*PROVIDED MATERIAL*
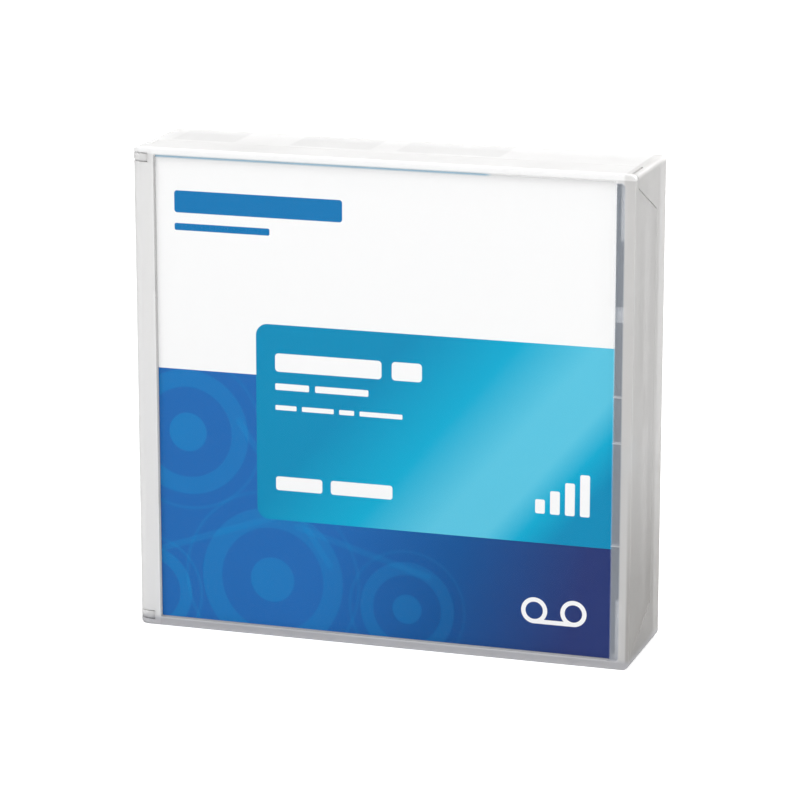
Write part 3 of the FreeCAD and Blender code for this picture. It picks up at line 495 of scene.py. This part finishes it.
def label_paper():
    """A blank paper label: a cyan end and faint ruled lines to write on."""
    finish = Finish("label_paper", IOR=1.45, Specular_IOR_Level=0.3)
    low = SHELL_LOW.z + LABEL_LOW
    middle = (SHELL_LOW.y + SHELL_HIGH.y) / 2
    ruled = joined([
        (abs(finish.y - (middle + offset)) - 0.07).inside(0.1) for offset in (0.0, -3.6, 3.6)
    ])
    fibre = finish.noise(0.35, 4.0, (1, 1, 0.5))
    paper = finish.mix(fibre, (0.80, 0.795, 0.775, 1), (0.88, 0.875, 0.86, 1))
    ink = finish.mix(ruled * 0.6, paper, (0.35, 0.42, 0.48, 1))
    finish.drive("Base Color", finish.mix((finish.z - low - 7).inside(), ink, CYAN))
    finish.drive("Roughness", 0.55 + 0.2 * fibre)
    finish.bump(fibre, 0.004)
    return finish.material


def metal(name, colour, rough, stretch=(1, 1, 1)):
    """Drawn or ground metal with fine lines along one axis."""
    finish = Finish(name, Metallic=1.0)
    lines = finish.noise(0.25, 3.0, stretch)
    stain = finish.noise(5, 2.0)
    darker = tuple(0.8 * value for value in colour) + (1,)
    finish.drive("Base Color", finish.mix(0.5 * stain, colour + (1,), darker))
    finish.drive("Roughness", rough + 0.16 * lines)
    finish.bump(lines, 0.006)
    return finish.material


def wound_tape():
    """The pack's side: fine rings of film edges, a little uneven, with a dark sheen."""
    finish = Finish("tape_film", IOR=1.6, Coat_Weight=0.3, Coat_Roughness=0.2)
    axis = (REEL_LOW + REEL_HIGH) / 2
    radius = finish.circle(finish.x, finish.z, (axis.x, axis.z), 0.0)
    uneven = finish.noise(9, 1.0)
    turns = (radius * (math.tau / 0.35) + 6 * uneven).sine() * 0.5 + 0.5
    bands = (radius * (math.tau / 5.5) + 9 * uneven).sine() * 0.5 + 0.5
    film = finish.mix(bands, (0.020, 0.015, 0.012, 1), (0.040, 0.029, 0.022, 1))
    finish.drive("Base Color", film)
    finish.drive("Roughness", 0.30 + 0.12 * turns)
    finish.bump(turns, 0.01)
    return finish.material


# Pieces ---------------------------------------------------------------------------------------

def copied(node, name, material):
    """A copy of a solid that stands for it, selected alone."""
    piece = bpy.data.objects.new(name, frame["nodes"][node].data.copy())
    bpy.context.scene.collection.objects.link(piece)
    bpy.ops.object.select_all(action="DESELECT")
    piece.select_set(True)
    bpy.context.view_layer.objects.active = piece
    piece.data.materials.clear()
    piece.data.materials.append(material)
    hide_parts(node)
    return piece


def on_outline(edge):
    """Whether an edge lies on the case's outline, on its front or back face."""
    middle = (edge.verts[0].co + edge.verts[1].co) / (2 * MM)
    face = min(abs(middle.y - CASE_LOW.y), abs(middle.y - CASE_HIGH.y))
    reach = (CASE_HIGH - CASE_LOW) / 2
    dx = abs(middle.x - (CASE_LOW.x + reach.x)) - (reach.x - CASE_CORNER)
    dz = abs(middle.z - (CASE_LOW.z + reach.z)) - (reach.z - CASE_CORNER)
    outline = math.hypot(max(dx, 0), max(dz, 0)) + min(max(dx, dz), 0) - CASE_CORNER
    return face < 0.05 and abs(outline) < 0.08 and edge.calc_face_angle(0) > math.radians(50)


def bevelled(piece, width, limit):
    """Round the sharp edges, or the weighted ones."""
    bevel = piece.modifiers.new("edges", "BEVEL")
    bevel.width = width * MM
    bevel.segments = 3
    bevel.limit_method = limit
    bevel.angle_limit = math.radians(35)
    bpy.ops.object.modifier_apply(modifier=bevel.name)


def softened(node, width, body, material, outer_width=None):
    """A copy of a casing with its sharp edges rounded, and its outline more so."""
    piece = copied(node, f"{node}_moulded", material)
    mesh = bmesh.new()
    mesh.from_mesh(piece.data)
    bmesh.ops.remove_doubles(mesh, verts=mesh.verts, dist=0.002 * MM)
    bmesh.ops.dissolve_limit(
        mesh, angle_limit=math.radians(0.5), verts=mesh.verts, edges=mesh.edges,
    )
    if outer_width:
        weights = mesh.edges.layers.float.new("bevel_weight_edge")
        for edge in mesh.edges:
            edge[weights] = float(on_outline(edge))
    mesh.to_mesh(piece.data)
    mesh.free()
    if outer_width:
        bevelled(piece, outer_width, "WEIGHT")
    bevelled(piece, width, "ANGLE")
    bpy.ops.object.shade_smooth_by_angle(angle=math.radians(32))
    even = piece.modifiers.new("even_shading", "WEIGHTED_NORMAL")
    even.keep_sharp = True
    bpy.ops.object.modifier_apply(modifier=even.name)
    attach(piece, body)


def pressed_spring(node, joint, axis, material):
    """A copy of a coil spring, with its length along the axis and its joint's travel looked up.
    """
    piece = copied(node, f"{node}_coil", material)
    low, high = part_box(node)
    length = (Vector(high) - Vector(low)).dot(Vector(axis))
    travel = next(entry for entry in frame["joints"] if entry["name"] == joint)["range_m"][1]
    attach(piece, "case")
    1 - travel / length
    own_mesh(piece)


def edge_label(material):
    """A thin label with rounded corners in the housing's label recess."""
    bpy.ops.object.select_all(action="DESELECT")
    bpy.ops.mesh.primitive_cube_add(size=1)
    label = bpy.context.object
    label.name = "edge_label"
    across = SHELL_HIGH.y - SHELL_LOW.y - 2 * LABEL_MARGIN
    label.scale = Vector((LABEL_THICKNESS, across, LABEL_HIGH - LABEL_LOW - 0.8)) * MM
    label.location = Vector((
        SHELL_HIGH.x - LABEL_RECESS + 0.08, (SHELL_LOW.y + SHELL_HIGH.y) / 2,
        SHELL_LOW.z + (LABEL_LOW + LABEL_HIGH) / 2,
    )) * MM
    bpy.ops.object.transform_apply()
    bpy.ops.object.mode_set(mode="EDIT")
    mesh = bmesh.from_edit_mesh(label.data)
    for edge in mesh.edges:
        along = edge.verts[0].co - edge.verts[1].co
        edge.select_set(abs(along.x) > 0.05 * MM)
    bmesh.update_edit_mesh(label.data)
    bpy.ops.mesh.bevel(offset=0.8 * MM, segments=4)
    bpy.ops.object.mode_set(mode="OBJECT")
    label.data.materials.append(material)
    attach(label, "case")


def finish_nodes(material, *names):
    """Give solids that keep their own shape a better material."""
    for name in names:
        data = frame["nodes"][name].data
        data.materials.clear()
        data.materials.append(material)


def dress():
    """Give every piece its shape and finish."""
    softened("case_lid", 0.18, "lid", milky("lid_plastic", True), 0.6)
    softened("case_tray", 0.18, "case", milky("case_plastic", False), 0.6)
    finish_nodes(card_print(), "insert_card")

    shell = housing_finish()
    softened("cartridge_top_shell", 0.2, "case", shell)
    softened("cartridge_bottom_shell", 0.2, "case", shell)
    edge_label(label_paper())
    finish_nodes(metal("zinc_steel", (0.58, 0.58, 0.55), 0.3), "cartridge_screws")
    finish_nodes(moulded("door_plastic", (0.035, 0.035, 0.04)), "access_door")
    finish_nodes(moulded("tab_plastic", (0.42, 0.035, 0.025), rough=0.34), "write_protect_tab")
    finish_nodes(moulded("chip_board", (0.015, 0.12, 0.05), rough=0.3), "memory_chip")

    finish_nodes(moulded("clip_plastic", (0.50, 0.50, 0.48)), "leader_clip")
    steel = metal("pin_steel", (0.62, 0.62, 0.64), 0.18, (1, 0.04, 1))
    finish_nodes(steel, "leader_pin", "clutch_plate")
    finish_nodes(wound_tape(), "tape_pack", "tape_free_end")
    reel = moulded("reel_plastic", (0.50, 0.51, 0.53), depth=0.01)
    finish_nodes(reel, "reel_hub", "reel_top_flange")
    acetal = moulded("brake_plastic", (0.66, 0.65, 0.60), depth=0.008, rough=0.36)
    finish_nodes(acetal, "brake_button", "release_pad")

    wire = metal("spring_steel", (0.50, 0.50, 0.51), 0.26)
    finish_nodes(wire, "pin_springs")
    pressed_spring("door_spring", "door_slide", (1, 0, 0), wire)
    pressed_spring("brake_spring", "brake_lift", (0, 1, 0), wire)


# Studio ---------------------------------------------------------------------------------------

def placed(name, data, matrix):
    """Put a camera or lamp in the scene."""
    thing = bpy.data.objects.new(name, data)
    thing.matrix_world = matrix
    bpy.context.scene.collection.objects.link(thing)
    return thing


def camera():
    """A long lens, a little to the right of the front and above it."""
    azimuth, elevation, roll = (math.radians(angle) for angle in (17.85, 13.914, 0.004))
    distance = 806.3
    rightwards, downwards = 0.66, 1.48
    back = Vector((
        math.sin(azimuth) * math.cos(elevation), -math.cos(azimuth) * math.cos(elevation),
        math.sin(elevation),
    ))
    turn = back.to_track_quat("Z", "Y") @ Euler((0, 0, roll)).to_quaternion()
    aim = Vector((0, 0, CASE_HIGH.z / 2)) + turn @ Vector((rightwards, -downwards, 0))
    data = bpy.data.cameras.new("camera")
    data.lens = 161.27
    data.sensor_width = 36
    data.clip_start = 0.01
    matrix = Matrix.LocRotScale((aim + distance * back) * MM, turn, None)
    bpy.context.scene.camera = placed("camera", data, matrix)


def lamp(name, place, size, power):
    """A soft square lamp aimed at the case's middle, in metres and watts."""
    data = bpy.data.lights.new(name, "AREA")
    data.size = size
    data.energy = power
    aim = Vector((0, 0, CASE_HIGH.z * MM / 2)) - Vector(place)
    placed(name, data, Matrix.LocRotScale(Vector(place), aim.to_track_quat("-Z", "Y"), None))


def sky():
    """A plain world, white to the eye and in reflections, and softer as light."""
    world = bpy.data.worlds.new("studio")
    bpy.context.scene.world = world
    world.use_nodes = True
    graph = Graph(world.node_tree)
    shown = joined([
        graph.add("ShaderNodeLightPath", {}, {}, ray)
        for ray in ("Is Camera Ray", "Is Glossy Ray", "Is Transmission Ray")
    ])
    background = world.node_tree.nodes["Background"]
    background.inputs["Color"].default_value = (1, 1, 1, 1)
    strength = AMBIENT + (1 - AMBIENT) * shown
    world.node_tree.links.new(strength.socket, background.inputs["Strength"])


def floor():
    """A pale floor just under the case, white to the eye but for the case's shadow."""
    bpy.ops.object.select_all(action="DESELECT")
    bpy.ops.mesh.primitive_plane_add(size=8, location=(0, 0, -0.05 * MM))
    ground = bpy.context.object
    ground.name = "floor"
    white = Finish("floor_white", Roughness=0.9)
    white.shader.inputs["Emission Color"].default_value = (1, 1, 1, 1)
    shown = white.add("ShaderNodeLightPath", {}, {}, "Is Camera Ray")
    white.drive("Base Color", white.mix(shown, (0.45, 0.45, 0.45, 1), (0.9, 0.9, 0.9, 1)))
    away = (white.x ** 2 + white.y ** 2) ** 0.5 * MM
    white.drive("Emission Strength", shown * (0.38 + 0.25 * away))
    ground.data.materials.append(white.material)


dress()
camera()
sky()
floor()
lamp("key", (-0.42, -0.72, 0.95), 0.8, 5.6)
lamp("front", (-0.15, -0.95, 0.22), 0.6, 2.45)
lamp("top", (0.0, 0.1, 1.2), 0.7, 3.5)
lamp("side", (0.55, -0.14, 0.50), 0.5, 1.9)
lamp("back", (0.45, 0.75, 0.55), 0.7, 4.0)
bpy.context.scene.view_settings.view_transform = "Standard"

*THE REQUEST*
Extract each line holding the string "scene".

*THE RESULT*
Write part 3 of the FreeCAD and Blender code for this picture. It picks up at line 495 of scene.py. This part finishes it.
    bpy.context.scene.collection.objects.link(piece)
    """Put a camera or lamp in the scene."""
    bpy.context.scene.collection.objects.link(thing)
    bpy.context.scene.camera = placed("camera", data, matrix)
    bpy.context.scene.world = world
bpy.context.scene.view_settings.view_transform = "Standard"